Bottom line for MSPs: High ceiling, high floor of effort. Best fit for teams that have the engineering depth to build and maintain it, or environments where customization requirements are complex enough to justify the overhead.
Perch Security
Perch is a co-managed SIEM built specifically for MSPs. It ingests network metadata (via a sensor on-prem), endpoint logs, and cloud log sources, and surfaces alerts through a shared SOC model — their analysts plus yours.
What it does well:
The deployment model is genuinely MSP-friendly. You drop a sensor on the client’s network, it starts ingesting data, and within hours you have visibility. Compare that to standing up an ELK stack from scratch.
The co-managed SOC element is a real differentiator. Perch analysts review alerts and escalate the ones that matter, which means MSP technicians aren’t drowning in raw alert volume. For teams without dedicated security staff, that filtering layer is the difference between SIEM being useful and SIEM being noise.
Network visibility is a particular strength. The sensor watches east-west traffic, DNS queries, and connection metadata — threat hunting on network behavior, not just log events.
What it doesn’t do well:
The customization ceiling is lower than ELK. You work within Perch’s detection framework, not your own. If you have a specific threat detection use case that doesn’t fit the platform’s built-in rules, your options are limited.

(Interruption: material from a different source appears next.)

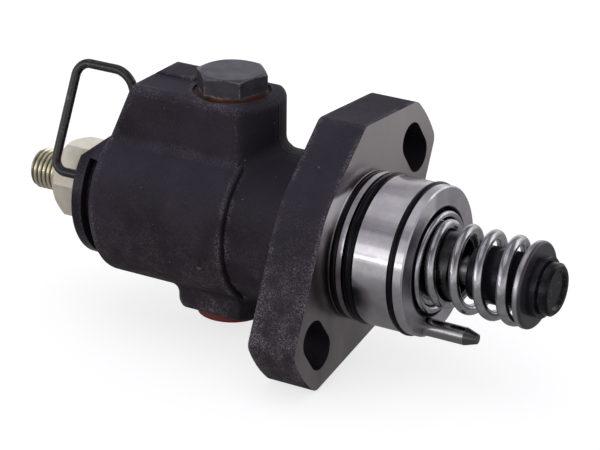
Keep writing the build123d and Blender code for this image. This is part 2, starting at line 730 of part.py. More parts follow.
def plunger_foot():
    """Turned foot that holds the plunger tail and carries the tappet pad."""
    foot = turned(
        (FOOT_HUB_START, 0),
        (FOOT_HUB_START, FOOT_HUB_RADIUS),
        (PLATE_FACE, FOOT_HUB_RADIUS),
        (PLATE_FACE, FOOT_COLLAR_RADIUS),
        (COLLAR_END - FOOT_NECK_WIDTH, FOOT_COLLAR_RADIUS),
        (COLLAR_END - FOOT_NECK_WIDTH, FOOT_PAD_RADIUS - FOOT_NECK_DEPTH),
        (COLLAR_END, FOOT_PAD_RADIUS - FOOT_NECK_DEPTH),
        (COLLAR_END, FOOT_PAD_RADIUS),
        (FOOT_END - FOOT_DISH_DEPTH, FOOT_PAD_RADIUS),
        (FOOT_END, FOOT_PAD_RADIUS - FOOT_DISH_DEPTH),
        (FOOT_END, FOOT_DISH_RADIUS),
        (FOOT_END - FOOT_DISH_DEPTH, FOOT_DISH_RADIUS - FOOT_DISH_DEPTH),
        (FOOT_END - FOOT_DISH_DEPTH, 0),
    )
    tail = FOOT_HUB_START + PLUNGER_TAIL_LENGTH
    return foot - rod(FOOT_HUB_START, tail, PLUNGER_RADIUS + RUNNING_GAP)


def spring_plate():
    """Lower spring plate, caught behind the foot collar."""
    bore = FOOT_HUB_RADIUS + RUNNING_GAP
    plate = tube(PLATE_BACK, PLATE_FACE, bore, PLATE_RADIUS)
    rim = plate.edges().filter_by(lambda e: e.length > 2 * math.pi * (PLATE_RADIUS - 1))
    return fillet(rim, PLATE_RIM_RADIUS)


def plunger_spring():
    """Return spring of the plunger."""
    return coil(
        SEAT_FLOOR,
        PLATE_BACK,
        SPRING_MEAN_RADIUS,
        SPRING_WIRE,
        SPRING_PITCH,
        SPRING_CLOSED_PITCH,
    )


def upper_spring_seat():
    """Pressed cup in the pilot recess that the spring stands in."""
    rim = RECESS_FLOOR + SEAT_HEIGHT
    inner = SEAT_RADIUS - SEAT_WALL
    cup = turned(
        (RECESS_FLOOR, SEAT_HOLE_RADIUS),
        (RECESS_FLOOR, SEAT_RADIUS),
        (rim, SEAT_RADIUS),
        (rim, inner),
        (SEAT_FLOOR, inner),
        (SEAT_FLOOR, SEAT_HOLE_RADIUS),
    )
    lip = cup.faces().sort_by(Axis.X)[-1]
    return fillet(lip.edges(), SEAT_RIM_RADIUS)


# ---------------------------------------------------------------- control
def arm_socket(radius, start, end):
    """Round bar pointing along +Y at the arm station."""
    return Pos(ARM_STATION, (start + end) / 2, 0) * Rot(90, 0, 0) * Cylinder(radius, end - start)


def control_sleeve():
    """Turning sleeve with two long slots for the plunger vane."""
    collar_start = SLEEVE_COLLAR_END - SLEEVE_COLLAR_LENGTH
    sleeve = turned(
        (SLEEVE_START, 0),
        (SLEEVE_START, SLEEVE_RADIUS),
        (collar_start, SLEEVE_RADIUS),
        (collar_start, SLEEVE_COLLAR_RADIUS),
        (SLEEVE_COLLAR_END, SLEEVE_COLLAR_RADIUS),
        (SLEEVE_COLLAR_END, SLEEVE_RADIUS),
        (SLEEVE_END, SLEEVE_RADIUS),
        (SLEEVE_END, 0),
    )
    sleeve -= rod(SLEEVE_START, SLEEVE_END, BARREL_NOSE_RADIUS + RUNNING_GAP)
    half = VANE_WIDTH / 2 + RUNNING_GAP
    sleeve -= block(SLEEVE_SLOT_START, SLEEVE_SLOT_END, -FAR, FAR, -half, half)
    seat = SLEEVE_COLLAR_RADIUS - ARM_SEAT_DEPTH
    return sleeve - arm_socket(ARM_SHANK_RADIUS, seat, FAR)


def control_arm():
    """Arm with a ball end, pressed into the sleeve collar."""
    seat = SLEEVE_COLLAR_RADIUS - ARM_SEAT_DEPTH
    shank = arm_socket(ARM_SHANK_RADIUS, seat, ARM_REACH)
    return shank + Pos(ARM_STATION, ARM_REACH, 0) * Sphere(ARM_BALL_RADIUS)


# ---------------------------------------------------------------- pilot fittings
def pilot_ring(name):
    """Rubber ring seated in its pilot groove."""
    start, cord, outside = pilot_rings()[name]
    return ring(start + RING_SIDE_GAP + cord / 2, outside - cord / 2, cord)


def guide_pin():
    """Fixed pin in the pilot face with a tapered tip."""
    y, z = polar(GUIDE_PIN_CENTRE_RADIUS, GUIDE_PIN_ANGLE)
    tip = PILOT_LENGTH + GUIDE_PIN_LENGTH
    pin = turned(
        (PILOT_LENGTH - GUIDE_PIN_SHANK_LENGTH, 0),
        (PILOT_LENGTH - GUIDE_PIN_SHANK_LENGTH, GUIDE_PIN_SHANK_RADIUS),
        (PILOT_LENGTH, GUIDE_PIN_SHANK_RADIUS),
        (PILOT_LENGTH, GUIDE_PIN_RADIUS),
        (tip - GUIDE_PIN_TAPER, GUIDE_PIN_RADIUS),
        (tip, GUIDE_PIN_TIP_RADIUS),
        (tip, 0),
    )
    return Pos(0, y, z) * pin


# ---------------------------------------------------------------- delivery valve group
def delivery_valve_body():
    """Seat body clamped between barrel head and holder."""
    seat = tube(VALVE_NECK_START, BARREL_TOP, VALVE_BORE_RADIUS, VALVE_SEAT_RADIUS)
    return seat + tube(VALVE_SEAT_TOP, VALVE_NECK_START, VALVE_BORE_RADIUS, VALVE_NECK_RADIUS)


def delivery_valve():
    """Spring-loaded valve with a fluted guide and a spring peg."""
    seat = VALVE_SEAT_TOP - RUNNING_GAP
    guide = VALVE_BORE_RADIUS - RUNNING_GAP
    valve = turned(
        (VALVE_HEAD_TOP - VALVE_PEG_LENGTH, 0),
        (VALVE_HEAD_TOP - VALVE_PEG_LENGTH, VALVE_PEG_RADIUS),
        (VALVE_HEAD_TOP, VALVE_PEG_RADIUS),
        (VALVE_HEAD_TOP, VALVE_HEAD_RADIUS),
        (seat - VALVE_HEAD_RIM, VALVE_HEAD_RADIUS),
        (seat, VALVE_HEAD_RADIUS - VALVE_HEAD_RIM),
        (seat, guide),
        (seat + VALVE_GUIDE_LENGTH, guide),
        (seat + VALVE_GUIDE_LENGTH, 0),
    )
    half = VALVE_FLUTE_WIDTH / 2
    floor = guide - VALVE_FLUTE_DEPTH
    start = seat + VALVE_HEAD_RIM
    flute = block(start, seat + VALVE_GUIDE_LENGTH, -half, half, floor, guide)
    for turn in range(4):
        valve -= Rot(90 * turn, 0, 0) * flute
    return valve


def delivery_valve_spring():
    """Closing spring of the delivery valve."""
    return coil(
        HOLDER_CAVITY_END,
        VALVE_HEAD_TOP,
        VALVE_SPRING_RADIUS,
        VALVE_SPRING_WIRE,
        VALVE_SPRING_PITCH,
        VALVE_SPRING_WIRE + 2 * RUNNING_GAP,
    )


def delivery_valve_gasket():
    """Sealing ring between seat body and holder."""
    inner = VALVE_NECK_RADIUS + LOCATION_GAP
    return tube(GASKET_TOP, VALVE_NECK_START, inner, VALVE_SEAT_RADIUS)


def delivery_valve_holder():
    """Screwed holder with hexagon, union thread and fuel bore."""
    holder = turned(
        (GASKET_TOP, 0),
        (GASKET_TOP, HOLDER_NOSE_RADIUS),
        (HOLDER_SHANK_START, HOLDER_NOSE_RADIUS),
        (HOLDER_SHANK_START, HOLDER_SHANK_RADIUS),
        (HOLDER_HEX_START, HOLDER_SHANK_RADIUS),
        (HOLDER_HEX_START, 0),
    )
    corner = HOLDER_HEX / math.sqrt(3)
    bar = Rot(0, -90, 0) * hexagon(HOLDER_HEX, -HOLDER_HEX_START, -HOLDER_HEX_END, HOLDER_HEX_TURN)
    bevel_start = HOLDER_HEX_START - HOLDER_HEX_BEVEL_START
    bar &= turned(
        (HOLDER_HEX_START, 0),
        (HOLDER_HEX_START, corner),
        (bevel_start, corner),
        (HOLDER_HEX_END, HOLDER_HEX_END_RADIUS),
        (HOLDER_HEX_END, 0),
    )
    holder += bar
    holder += turned(
        (HOLDER_HEX_END, 0),
        (HOLDER_HEX_END, UNION_RELIEF_RADIUS),
        (UNION_START, UNION_RELIEF_RADIUS),
        (UNION_START, UNION_THREAD_RADIUS),
        (UNION_END + UNION_CHAMFER, UNION_THREAD_RADIUS),
        (UNION_END, UNION_THREAD_RADIUS - UNION_CHAMFER),
        (UNION_END, 0),
    )
    holder -= rod(HOLDER_CAVITY_END, GASKET_TOP, HOLDER_CAVITY_RADIUS)
    holder -= turned(
        (HOLDER_CAVITY_END, 0),
        (HOLDER_CAVITY_END, UNION_BORE_RADIUS),
        (UNION_END + UNION_CONE_DEPTH, UNION_BORE_RADIUS),
        (UNION_END, UNION_CONE_RADIUS),
        (UNION_END, 0),
    )
    mean = seal_gap_radius(THREAD_BORE_RADIUS, HOLDER_SEAL_CORD)
    return holder - groove_for(HOLDER_SEAL_STATION, mean, HOLDER_SEAL_CORD)


def valve_holder_o_ring():
    """Ring that keeps dirt out of the holder thread."""
    mean = seal_gap_radius(THREAD_BORE_RADIUS, HOLDER_SEAL_CORD)
    return ring(HOLDER_SEAL_STATION, mean, HOLDER_SEAL_CORD)


# ---------------------------------------------------------------- port fittings
def top_plug_bolt():
    """Hexagon plug in the upper port."""
    top = PLUG_HEAD_BASE + PLUG_HEAD_HEIGHT
    head = hexagon(PLUG_HEX, PLUG_HEAD_BASE, top, PLUG_HEX_TURN)
    corner = PLUG_HEX / math.sqrt(3)
    bevel = Pos(0, 0, top - PLUG_BEVEL) * Cone(
        corner + PLUG_BEVEL,
        PLUG_HEX / 2 - PLUG_BEVEL / 2,
        PLUG_BEVEL,
        align=(Align.CENTER, Align.CENTER, Align.MIN),
    )
    bevel += upright(0, PLUG_HEAD_BASE, top - PLUG_BEVEL, corner + PLUG_BEVEL)
    bolt = Pos(PORT_STATION, 0, 0) * (head & bevel)
    shank_end = PLUG_HEAD_BASE - PLUG_SHANK_LENGTH
    return bolt + upright(PORT_STATION, shank_end, PLUG_HEAD_BASE, PLUG_SHANK_RADIUS)


def top_washer():
    """Copper sealing washer under the plug head."""
    washer = upright(PORT_STATION, SPOT_FACE_HEIGHT, PLUG_HEAD_BASE, WASHER_RADIUS)
    bore = PORT_BORE_RADIUS + LOCATION_GAP
    return washer - upright(PORT_STATION, SPOT_FACE_HEIGHT, PLUG_HEAD_BASE, bore)


def bottom_port_cap():
    """Soft transport plug pushed into the lower port."""
    flange_end = LOWER_BOSS_BOTTOM - CAP_FLANGE_THICKNESS
    top = LOWER_BOSS_BOTTOM + CAP_BODY_LENGTH
    cap = upright(PORT_STATION, flange_end, LOWER_BOSS_BOTTOM, CAP_FLANGE_RADIUS)
    cap += upright(PORT_STATION, LOWER_BOSS_BOTTOM, top, CAP_BODY_RADIUS)
    return cap - upright(PORT_STATION, LOWER_BOSS_BOTTOM, top, CAP_BODY_RADIUS - CAP_WALL)


PARTS = {
    "housing": housing,
    "barrel": barrel,
    "barrel_o_ring": barrel_o_ring,
    "barrel_locating_pin": lambda: locating_pin_bar(LOCATING_PIN_RADIUS),
    "plunger": plunger,
    "plunger_foot": plunger_foot,
    "spring_plate": spring_plate,
    "plunger_spring": plunger_spring,
    "upper_spring_seat": upper_spring_seat,
    "control_sleeve": control_sleeve,
    "control_arm": control_arm,
    "flange_o_ring": lambda: pilot_ring("flange"),
    "middle_o_ring": lambda: pilot_ring("middle"),
    "front_o_ring": lambda: pilot_ring("front"),
    "guide_pin": guide_pin,
    "delivery_valve_body": delivery_valve_body,
    "delivery_valve": delivery_valve,
    "delivery_valve_spring": delivery_valve_spring,
    "delivery_valve_gasket": delivery_valve_gasket,
    "delivery_valve_holder": delivery_valve_holder,
    "valve_holder_o_ring": valve_holder_o_ring,
    "top_plug_bolt": top_plug_bolt,
    "top_washer": top_washer,
    "bottom_port_cap": bottom_port_cap,
    "wire_clip": lambda: clip_bar(CLIP_WIRE_RADIUS),
}

os.makedirs("parts", exist_ok=True)
for name, make in PARTS.items():
    export_step(make(), f"parts/{name}.step")
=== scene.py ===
"""Looks of a single-cylinder injection pump: pieces of the scene, finishes, light and camera.

Blender works in metres. Sizes and places are written here in millimetres and multiplied by MM.
X runs along the plunger axis towards the foot, and Z is up.
"""

import contextlib
import math
import types

import bpy
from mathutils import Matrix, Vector


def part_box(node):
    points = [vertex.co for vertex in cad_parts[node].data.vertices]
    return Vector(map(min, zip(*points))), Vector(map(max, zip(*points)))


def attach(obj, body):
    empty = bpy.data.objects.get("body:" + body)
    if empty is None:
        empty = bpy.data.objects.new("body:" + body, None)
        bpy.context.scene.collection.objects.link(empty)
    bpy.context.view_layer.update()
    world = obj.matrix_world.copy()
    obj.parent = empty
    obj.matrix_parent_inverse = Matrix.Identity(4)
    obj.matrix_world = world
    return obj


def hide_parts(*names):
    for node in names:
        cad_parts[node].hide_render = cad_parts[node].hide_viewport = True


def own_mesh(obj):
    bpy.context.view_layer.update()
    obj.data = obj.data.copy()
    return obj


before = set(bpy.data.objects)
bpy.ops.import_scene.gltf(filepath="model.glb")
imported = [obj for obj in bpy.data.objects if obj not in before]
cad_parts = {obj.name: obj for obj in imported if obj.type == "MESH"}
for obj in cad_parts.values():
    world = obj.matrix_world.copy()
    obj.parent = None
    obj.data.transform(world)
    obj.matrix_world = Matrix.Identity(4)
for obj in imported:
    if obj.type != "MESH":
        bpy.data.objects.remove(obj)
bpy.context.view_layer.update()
MM = 0.001


def reach(node):
    """Lowest and highest X of a CAD node, in millimetres."""
    low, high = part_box(node)
    return round(low.x / MM, 2), round(high.x / MM, 2)


# ------------------------------------------------------------------ stations and radii, in millimetres
PILOT_END = reach("housing")[1]
SPRING_SEAT, SPRING_PLATE = reach("plunger_spring")
PLATE_FACE = reach("spring_plate")[1]
FOOT_END = reach("plunger_foot")[1]
PIN_END = reach("guide_pin")[1]
THREAD_END = reach("delivery_valve_holder")[0]

FLANGE_BACK = -15.0
BODY_FRONT = -32.7
BODY_END = -78.5
PILOT_RADIUS = 21.0
PILOT_CHAMFER = 0.4
RECESS_RADIUS = 15.3
PLATE_RADIUS = 12.1
DISH_RADIUS = 5.4
PIN_TAPER = 3.5
SLOT_DIRECTION = 36.5       # degrees above +Y of the line through both slots of the flange
SLOT_CENTRE_RADIUS = 33.3
SLOT_WIDTH = 10.6
SLOT_LENGTH = 17.0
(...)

The co-managed model also means you’re partially dependent on Perch analysts for escalation quality. The consistency of that experience varies.
Bottom line for MSPs: Best fit for MSPs that need security monitoring coverage without the engineering overhead to run a full SIEM internally. Solid network visibility, good escalation workflow, limited customization.
Splunk
Splunk is the enterprise SIEM standard. The SPL query language is powerful, the detection capabilities are mature, and the ecosystem of apps and integrations is enormous.
What it does well:
SPL (Search Processing Language) is genuinely excellent for complex log analysis. Once you learn it, you can slice event data in ways that would be cumbersome in KQL or Lucene. The Splunk ES (Enterprise Security) layer adds structured incident management on top of the raw search capability.
The community content is substantial. The Splunk Security Essentials app ships hundreds of pre-built detection rules mapped to MITRE ATT&CK. If you want to get detection coverage quickly, the content library is a real advantage.
What it doesn’t do well:
Cost. Splunk’s licensing model has historically been ingest-volume-based, which makes it expensive at scale and particularly punishing when log volumes spike during incidents (exactly when you most need your SIEM to be ingesting everything). The shift toward entity-based licensing has improved this, but enterprise Splunk deployments are still significant budget line items.
Bottom line: If budget isn’t a constraint and you need a mature, well-documented enterprise SIEM, Splunk is hard to argue with. For MSPs and smaller security teams, the cost structure is often prohibitive.
The Honest Comparison
| Kibana | Perch | Splunk | |
|---|---|---|---|
| Setup time | Days–weeks | Hours | Days |
| Cost | Low (infra cost) | Mid (subscription) | High |
| Customization | Very high | Low | High |
| Detection out-of-box | Low | Medium | High (with ES) |
| MSP deployment model | DIY | Purpose-built | Enterprise |
| Query language | KQL/Lucene | Limited | SPL |
| Best for | Engineering-heavy teams | MSP coverage model | Enterprise SOC |
What I’d Use Now
If I were building a security operations capability from scratch at an MSP today, I’d look seriously at Microsoft Sentinel before any of the three above — especially if the client base is heavily Microsoft 365. The free E5 developer sandbox, native integration with Defender and Entra ID logs, KQL similarity to familiar tooling, and SOAR capabilities are a compelling combination.
That’s a post for another day. The short version: the SIEM landscape has shifted, and the right answer in 2026 is probably different than it was in 2023.